◆ **SHORT PROBLEM**
In the data below, find each line containing the string "between" and return it.

(Dataset excerpt)

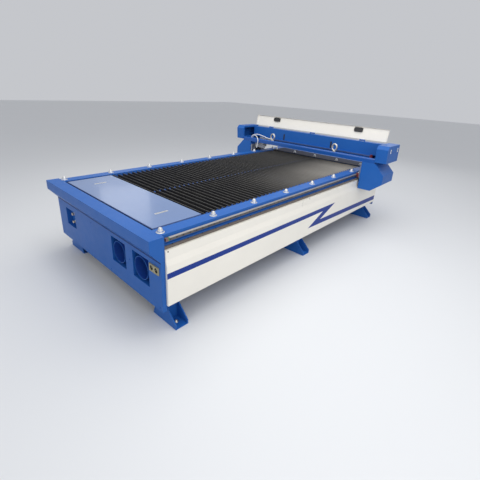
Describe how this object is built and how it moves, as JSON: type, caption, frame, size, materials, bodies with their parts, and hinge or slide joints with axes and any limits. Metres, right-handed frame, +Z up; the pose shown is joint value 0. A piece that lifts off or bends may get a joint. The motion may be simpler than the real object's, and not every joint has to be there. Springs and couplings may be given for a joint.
{
  "type": "fiber laser cutting machine",
  "caption": "Flat-bed laser cutting machine with a slatted table, ball rests, side rails, a travelling gantry with a lid, and a cutting head.",
  "frame": {"origin": "centre of the machine's plan box, on the floor", "axes": "+X to the right seen from the end with the exhaust ports, +Y along the table away from that end, +Z up"},
  "size_m": [2.568, 4.04, 1.3595],
  "materials": {
    "blue_paint": "satin enamel",
    "glossy_blue_paint": "glossy enamel",
    "scaled_steel": "dark, scaled and dull",
    "zinc": "zinc plated",
    "beige_plastic": "matte",
    "cream_paint": "satin enamel",
    "ground_steel": "ground",
    "rack_steel": "oiled brown steel",
    "black_plastic": "matte",
    "motor_black": "matt black paint",
    "grey_metal": "anodised grey",
    "brass": "turned",
    "white_tube": "smooth tube"
  },
  "bodies": {
    "table": {"side_beam_right": "blue_paint", "side_beam_left": "blue_paint", "leg_near_right": "blue_paint", "leg_near_left": "blue_paint", "leg_middle_right": "blue_paint", "leg_middle_left": "blue_paint", "leg_far_right": "blue_paint", "leg_far_left": "blue_paint", "cross_tube_near": "blue_paint", "cross_tube_middle": "blue_paint", "cross_tube_far": "blue_paint", "slag_tray": "scaled_steel", "end_hood": "blue_paint", "end_panel": "blue_paint", "exhaust_duct_inner": "blue_paint", "exhaust_duct_outer": "blue_paint", "gas_fitting_upper": "zinc", "gas_fitting_lower": "zinc", "socket_plate": "beige_plastic", "cover_plate": "glossy_blue_paint", "slat_bed": "scaled_steel", "side_comb_right": "blue_paint", "side_comb_left": "blue_paint", "rear_deck": "blue_paint", "rear_cover": "blue_paint", "side_panel_right": "cream_paint", "side_panel_left": "cream_paint", "y_rail_right": "ground_steel", "y_rail_left": "ground_steel", "y_rack_right": "rack_steel", "y_rack_left": "rack_steel"},
    "gantry": {"gantry_upright_right": "blue_paint", "gantry_upright_left": "blue_paint", "end_box_right": "blue_paint", "end_box_left": "blue_paint", "front_beam": "glossy_blue_paint", "rear_beam": "blue_paint", "back_wall": "blue_paint", "lifting_eye_right": "zinc", "lifting_eye_left": "zinc", "y_carriage_right": "ground_steel", "y_carriage_left": "ground_steel", "y_motor_right": "motor_black", "y_motor_left": "motor_black", "x_rail_lower": "ground_steel", "x_rail_upper": "ground_steel", "x_rack": "rack_steel", "hose_long": "white_tube", "hose_short": "white_tube"},
    "lid_body": {"lid": "cream_paint", "lid_grip_right": "black_plastic", "lid_grip_left": "black_plastic"},
    "drive_pinion_right": {"y_pinion_right": "rack_steel"},
    "drive_pinion_left": {"y_pinion_left": "rack_steel"},
    "cross_carriage": {"x_carriage": "grey_metal", "x_motor": "motor_black", "z_motor": "motor_black"},
    "cross_pinion": {"x_pinion": "rack_steel"},
    "head": {"laser_head": "grey_metal", "nozzle": "brass"}
  },
  "joints": [
    {"name": "gantry_travel", "type": "slide", "parent": "table", "child": "gantry", "axis": [0, 1, 0], "range_m": [-2.95, 0.2]},
    {"name": "pinion_right_spin", "type": "hinge", "parent": "gantry", "child": "drive_pinion_right", "pos_m": [0.9825, 1.348, 0.705], "axis": [0, 0, 1], "range_deg": [-4300, 320]},
    {"name": "pinion_left_spin", "type": "hinge", "parent": "gantry", "child": "drive_pinion_left", "pos_m": [-0.9825, 1.348, 0.705], "axis": [0, 0, 1], "range_deg": [-320, 4300]},
    {"name": "lid_hinge", "type": "hinge", "parent": "gantry", "child": "lid_body", "pos_m": [0, 1.475, 1.185], "axis": [1, 0, 0], "range_deg": [0, 101.5]},
    {"name": "cross_travel", "type": "slide", "parent": "gantry", "child": "cross_carriage", "axis": [1, 0, 0], "range_m": [0, 1.66]},
    {"name": "cross_pinion_spin", "type": "hinge", "parent": "cross_carriage", "child": "cross_pinion", "pos_m": [-0.908, 1.3935, 0.9505], "axis": [0, 1, 0], "range_deg": [-7700, 60]},
    {"name": "head_lift", "type": "slide", "parent": "cross_carriage", "child": "head", "axis": [0, 0, 1], "range_m": [-0.042, 0.06]}
  ],
  "couplings": [
    {"joint": "pinion_right_spin", "follows": "gantry_travel", "rad_per_m": 25},
    {"joint": "pinion_left_spin", "follows": "gantry_travel", "rad_per_m": -25},
    {"joint": "cross_pinion_spin", "follows": "cross_travel", "rad_per_m": -80}
  ]
}
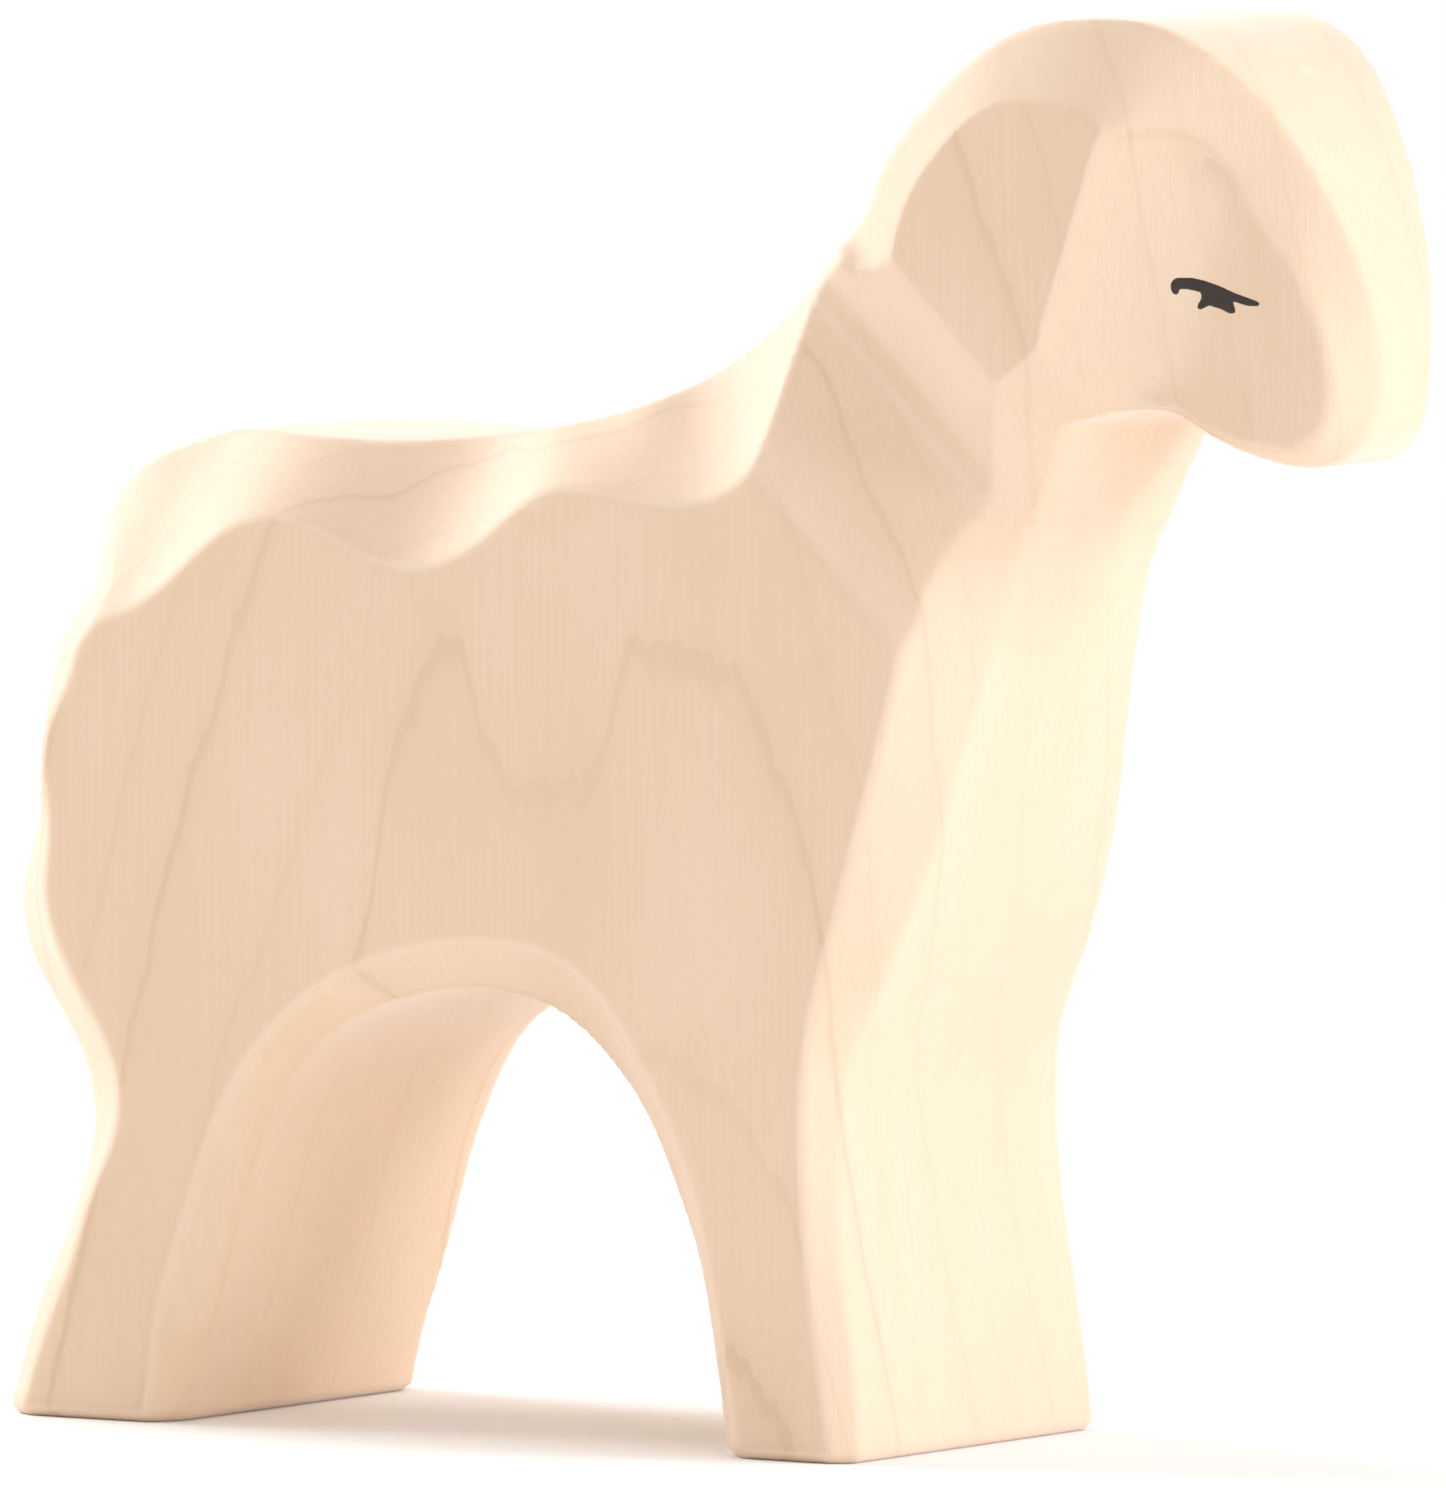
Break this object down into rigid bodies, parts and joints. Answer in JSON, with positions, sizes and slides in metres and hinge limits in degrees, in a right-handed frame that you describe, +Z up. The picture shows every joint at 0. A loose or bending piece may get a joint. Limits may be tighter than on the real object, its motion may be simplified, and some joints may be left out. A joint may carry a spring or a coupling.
{
  "type": "sheep figurine",
  "caption": "Free-standing carved wooden sheep with bevelled edges, a hollowed neck and face, an arch between its legs and small painted eyes.",
  "frame": {"origin": "middle of the figure's bounding box at the level of its soles", "axes": "+X towards the nose, +Z up, the sheep's right side at -Y"},
  "size_m": [0.0962, 0.03, 0.09],
  "materials": {
    "maple": "pale maple, sanded smooth and oiled",
    "eye_paint": "dark brown paint, brushed on, satin"
  },
  "bodies": {
    "root": {"carved_body": "maple", "right_eye": "eye_paint", "left_eye": "eye_paint"}
  },
  "joints": []
}
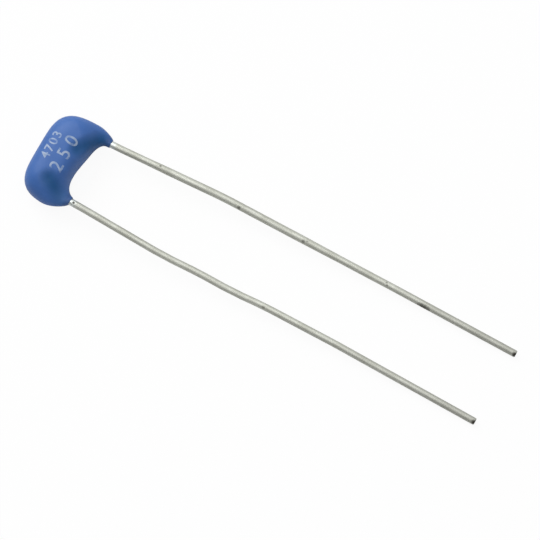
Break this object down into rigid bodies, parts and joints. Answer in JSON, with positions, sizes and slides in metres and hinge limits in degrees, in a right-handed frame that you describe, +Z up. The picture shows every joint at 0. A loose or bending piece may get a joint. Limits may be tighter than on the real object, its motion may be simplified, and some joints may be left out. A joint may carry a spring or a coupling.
{
  "type": "multilayer ceramic capacitor",
  "caption": "Small radial-leaded multilayer ceramic capacitor: a rounded blue dipped body with an arched underside and two long straight tinned wire leads.",
  "frame": {"origin": "on the floor, under the middle of the part's bounding box, as the part lies at rest on its belly and its lead tips", "axes": "+X from the body along the leads to their tips, +Y across the lead pitch, +Z up from the surface it lies on"},
  "size_m": [0.036, 0.0067, 0.003],
  "materials": {
    "blue_epoxy": "gloss",
    "tinned_wire": "satin",
    "dielectric_ceramic": "matte",
    "nickel_electrode": "satin",
    "tinned_termination": "satin",
    "solder": "gloss"
  },
  "bodies": {
    "root": {"coating": "blue_epoxy", "ceramic_dielectric": "dielectric_ceramic", "termination_left": "tinned_termination", "termination_right": "tinned_termination", "solder_left": "solder", "solder_right": "solder", "lead_left": "tinned_wire", "lead_right": "tinned_wire", "electrode_01": "nickel_electrode", "electrode_02": "nickel_electrode", "electrode_03": "nickel_electrode", "electrode_04": "nickel_electrode", "electrode_05": "nickel_electrode", "electrode_06": "nickel_electrode", "electrode_07": "nickel_electrode", "electrode_08": "nickel_electrode", "electrode_09": "nickel_electrode", "electrode_10": "nickel_electrode", "electrode_11": "nickel_electrode", "electrode_12": "nickel_electrode"}
  },
  "joints": []
}
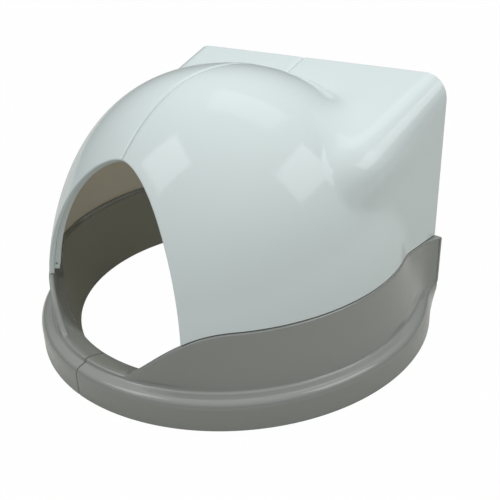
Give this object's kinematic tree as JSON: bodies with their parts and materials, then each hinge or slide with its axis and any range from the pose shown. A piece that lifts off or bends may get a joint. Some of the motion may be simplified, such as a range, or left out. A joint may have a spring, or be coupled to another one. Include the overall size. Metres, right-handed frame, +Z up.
{
  "type": "cat litter box with hood",
  "caption": "Glossy white domed hood with a flat-topped box behind it, lifting off a grey ring-shaped side wall with a low entry sill.",
  "frame": {"origin": "bottom centre of the overall box, on the surface that the ring stands on", "axes": "+Z up, -Y out of the entry, +X across the widest extent, to the right of someone who looks into the entry"},
  "size_m": [0.49, 0.391, 0.304],
  "materials": {
    "dome_plastic": "glossy injection-moulded white plastic with soft window-like reflections",
    "wall_plastic": "satin-gloss injection-moulded mid-grey plastic",
    "rivet_white": "natural nylon push rivet",
    "rivet_grey": "grey nylon push rivet"
  },
  "bodies": {
    "sidewalls": {"sidewall_left": "wall_plastic", "sidewall_right": "wall_plastic", "sill_rivet_1": "rivet_grey", "sill_rivet_2": "rivet_grey"},
    "dome": {"dome_left": "dome_plastic", "dome_right": "dome_plastic", "dome_rivet_1": "rivet_white", "dome_rivet_2": "rivet_white", "dome_rivet_3": "rivet_white", "dome_rivet_4": "rivet_white"}
  },
  "joints": [
    {"name": "dome_lift", "type": "slide", "parent": "sidewalls", "child": "dome", "axis": [0, 0, 1], "range_m": [0, 0.15]}
  ]
}
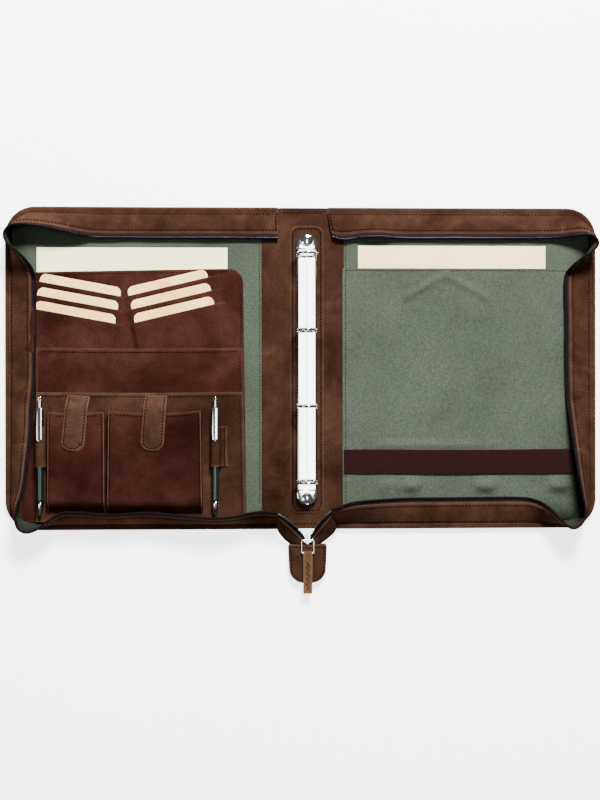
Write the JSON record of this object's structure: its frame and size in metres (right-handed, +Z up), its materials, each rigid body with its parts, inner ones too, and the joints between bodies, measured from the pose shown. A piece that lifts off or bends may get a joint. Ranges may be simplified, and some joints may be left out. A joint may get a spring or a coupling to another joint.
{
  "type": "ring binder organiser case",
  "caption": "Leather document case that zips round, lying open: ring mechanism on the spine, organiser pockets on one cover, cloth pocket on the other.",
  "frame": {"origin": "middle of the spine, on the surface that the open case lies on", "axes": "+X across the open case towards the right cover, +Y towards its top edge, +Z up out of the case"},
  "size_m": [0.625, 0.408, 0.0328],
  "materials": {
    "leather": "semi-gloss waxed",
    "pull_leather": "matt, worn",
    "board": "raw greyboard",
    "lining": "twill",
    "elastic": "satin ribbed",
    "zip_tape": "woven",
    "chrome": "polished",
    "pull_metal": "satin",
    "paper": "matt",
    "card": "satin",
    "pen_barrel": "metallic gloss",
    "pen_metal": "polished"
  },
  "bodies": {
    "spine": {"spine_leather": "leather", "spine_board": "board", "spine_facing": "leather", "mechanism_patch": "leather", "mechanism_channel": "chrome", "mechanism_rivets": "chrome", "tail_strips": "leather", "tail_zip_tapes": "zip_tape", "end_patch": "leather"},
    "left_cover": {"left_cover_leather": "leather", "left_cover_board": "board", "left_lining": "lining", "left_facing_margin": "leather", "left_gusset_border": "leather", "left_corner_zips": "zip_tape", "organiser_panel": "leather", "card_slots": "leather", "slip_pockets": "leather", "small_pocket": "leather", "large_pocket": "leather", "pen_loops": "leather"},
    "right_cover": {"right_cover_leather": "leather", "right_cover_board": "board", "right_lining": "lining", "right_facing_margin": "leather", "right_gusset_border": "leather", "right_corner_zips": "zip_tape", "right_pocket_panel": "lining", "elastic_band": "elastic"},
    "left_rings": {"left_ring_blade": "chrome", "left_ring_halves": "chrome"},
    "right_rings": {"right_ring_blade": "chrome", "right_ring_halves": "chrome"},
    "slider": {"zip_slider": "pull_metal"},
    "pull_ring": {"pull_ring": "pull_metal"},
    "pull_tab": {"pull_tab": "pull_leather"},
    "small_flap": {"small_pocket_flap": "leather"},
    "large_flap": {"large_pocket_flap": "leather"},
    "left_pen": {"left_pen_barrel": "pen_barrel", "left_pen_metal": "pen_metal"},
    "left_button": {"left_pen_button": "pen_metal"},
    "right_pen": {"right_pen_barrel": "pen_barrel", "right_pen_metal": "pen_metal"},
    "right_button": {"right_pen_button": "pen_metal"},
    "left_cards": {"left_slot_cards": "card"},
    "right_cards": {"right_slot_cards": "card"},
    "left_sheet": {"left_paper": "paper"},
    "right_sheet": {"right_paper": "paper"},
    "left_top_wall": {"left_top_gusset": "leather", "left_top_zip": "zip_tape"},
    "left_outer_wall": {"left_outer_gusset": "leather", "left_outer_zip": "zip_tape"},
    "left_bottom_wall": {"left_bottom_gusset": "leather", "left_bottom_zip": "zip_tape"},
    "right_top_wall": {"right_top_gusset": "leather", "right_top_zip": "zip_tape"},
    "right_outer_wall": {"right_outer_gusset": "leather", "right_outer_zip": "zip_tape"},
    "right_bottom_wall": {"right_bottom_gusset": "leather", "right_bottom_zip": "zip_tape"}
  },
  "joints": [
    {"name": "left_cover_fold", "type": "hinge", "parent": "spine", "child": "left_cover", "pos_m": [-0.028, 0, 0.0044], "axis": [0, 1, 0], "range_deg": [0, 90]},
    {"name": "right_cover_fold", "type": "hinge", "parent": "spine", "child": "right_cover", "pos_m": [0.028, 0, 0.0044], "axis": [0, -1, 0], "range_deg": [0, 90]},
    {"name": "left_top_wall_rise", "type": "hinge", "parent": "left_cover", "child": "left_top_wall", "pos_m": [-0.16, 0.164, 0.0059], "axis": [-1, 0, 0], "range_deg": [0, 76]},
    {"name": "left_outer_wall_rise", "type": "hinge", "parent": "left_cover", "child": "left_outer_wall", "pos_m": [-0.3065, 0, 0.0059], "axis": [0, -1, 0], "range_deg": [0, 73]},
    {"name": "left_bottom_wall_rise", "type": "hinge", "parent": "left_cover", "child": "left_bottom_wall", "pos_m": [-0.16, -0.164, 0.0059], "axis": [1, 0, 0], "range_deg": [0, 22]},
    {"name": "right_top_wall_rise", "type": "hinge", "parent": "right_cover", "child": "right_top_wall", "pos_m": [0.16, 0.164, 0.0059], "axis": [-1, 0, 0], "range_deg": [0, 76]},
    {"name": "right_outer_wall_rise", "type": "hinge", "parent": "right_cover", "child": "right_outer_wall", "pos_m": [0.3065, 0, 0.0059], "axis": [0, 1, 0], "range_deg": [0, 76]},
    {"name": "right_bottom_wall_rise", "type": "hinge", "parent": "right_cover", "child": "right_bottom_wall", "pos_m": [0.16, -0.164, 0.0059], "axis": [1, 0, 0], "range_deg": [0, 76]},
    {"name": "left_rings_open", "type": "hinge", "parent": "spine", "child": "left_rings", "pos_m": [-0.0051, 0, 0.0076], "axis": [0, 1, 0], "range_deg": [-12, 0]},
    {"name": "right_rings_open", "type": "hinge", "parent": "spine", "child": "right_rings", "pos_m": [0.0135, 0, 0.0076], "axis": [0, 1, 0], "range_deg": [0, 12]},
    {"name": "slider_run", "type": "slide", "parent": "spine", "child": "slider", "axis": [0, 1, 0], "range_m": [0, 0.004]},
    {"name": "pull_ring_lift", "type": "hinge", "parent": "slider", "child": "pull_ring", "pos_m": [0.0048, -0.1814, 0.01], "axis": [-1, 0, 0], "range_deg": [0, 60]},
    {"name": "pull_tab_lift", "type": "hinge", "parent": "pull_ring", "child": "pull_tab", "pos_m": [0.0048, -0.195, 0.01], "axis": [-1, 0, 0], "range_deg": [0, 45]},
    {"name": "small_flap_open", "type": "hinge", "parent": "left_cover", "child": "small_flap", "pos_m": [-0.2375, -0.0285, 0.0126], "axis": [1, 0, 0], "range_deg": [-140, 0]},
    {"name": "large_flap_open", "type": "hinge", "parent": "left_cover", "child": "large_flap", "pos_m": [-0.156, -0.0285, 0.0126], "axis": [1, 0, 0], "range_deg": [-140, 0]},
    {"name": "left_pen_out", "type": "slide", "parent": "left_cover", "child": "left_pen", "axis": [0, -1, 0], "range_m": [-0.095, 0]},
    {"name": "left_pen_click", "type": "slide", "parent": "left_pen", "child": "left_button", "axis": [0, 1, 0], "range_m": [-0.0035, 0], "stiffness_N_per_m": 600},
    {"name": "right_pen_out", "type": "slide", "parent": "left_cover", "child": "right_pen", "axis": [0, -1, 0], "range_m": [-0.095, 0]},
    {"name": "right_pen_click", "type": "slide", "parent": "right_pen", "child": "right_button", "axis": [0, 1, 0], "range_m": [-0.0035, 0], "stiffness_N_per_m": 600},
    {"name": "left_cards_out", "type": "slide", "parent": "left_cover", "child": "left_cards", "axis": [-0.1805, -0.9836, 0], "range_m": [-0.04, 0]},
    {"name": "right_cards_out", "type": "slide", "parent": "left_cover", "child": "right_cards", "axis": [-0.23, 0.9732, 0], "range_m": [0, 0.04]},
    {"name": "left_paper_out", "type": "slide", "parent": "left_cover", "child": "left_sheet", "axis": [0, -1, 0], "range_m": [-0.03, 0]},
    {"name": "right_paper_out", "type": "slide", "parent": "right_cover", "child": "right_sheet", "axis": [0, -1, 0], "range_m": [-0.03, 0]}
  ],
  "couplings": [
    {"joint": "left_top_wall_rise", "follows": "left_cover_fold", "ratio": 0.84444},
    {"joint": "left_outer_wall_rise", "follows": "left_cover_fold", "ratio": 0.81111},
    {"joint": "left_bottom_wall_rise", "follows": "left_cover_fold", "ratio": 0.24444},
    {"joint": "right_top_wall_rise", "follows": "right_cover_fold", "ratio": 0.84444},
    {"joint": "right_outer_wall_rise", "follows": "right_cover_fold", "ratio": 0.84444},
    {"joint": "right_bottom_wall_rise", "follows": "right_cover_fold", "ratio": 0.84444},
    {"joint": "right_rings_open", "follows": "left_rings_open", "ratio": -1}
  ]
}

◆ **WRITTEN ANSWER**
  "caption": "Free-standing carved wooden sheep with bevelled edges, a hollowed neck and face, an arch between its legs and small painted eyes.",
Write the JSON record of this object's structure: its frame and size in metres (right-handed, +Z up), its materials, each rigid body with its parts, inner ones too, and the joints between bodies, measured from the pose shown. A piece that lifts off or bends may get a joint. Ranges may be simplified, and some joints may be left out. A joint may get a spring or a coupling to another joint.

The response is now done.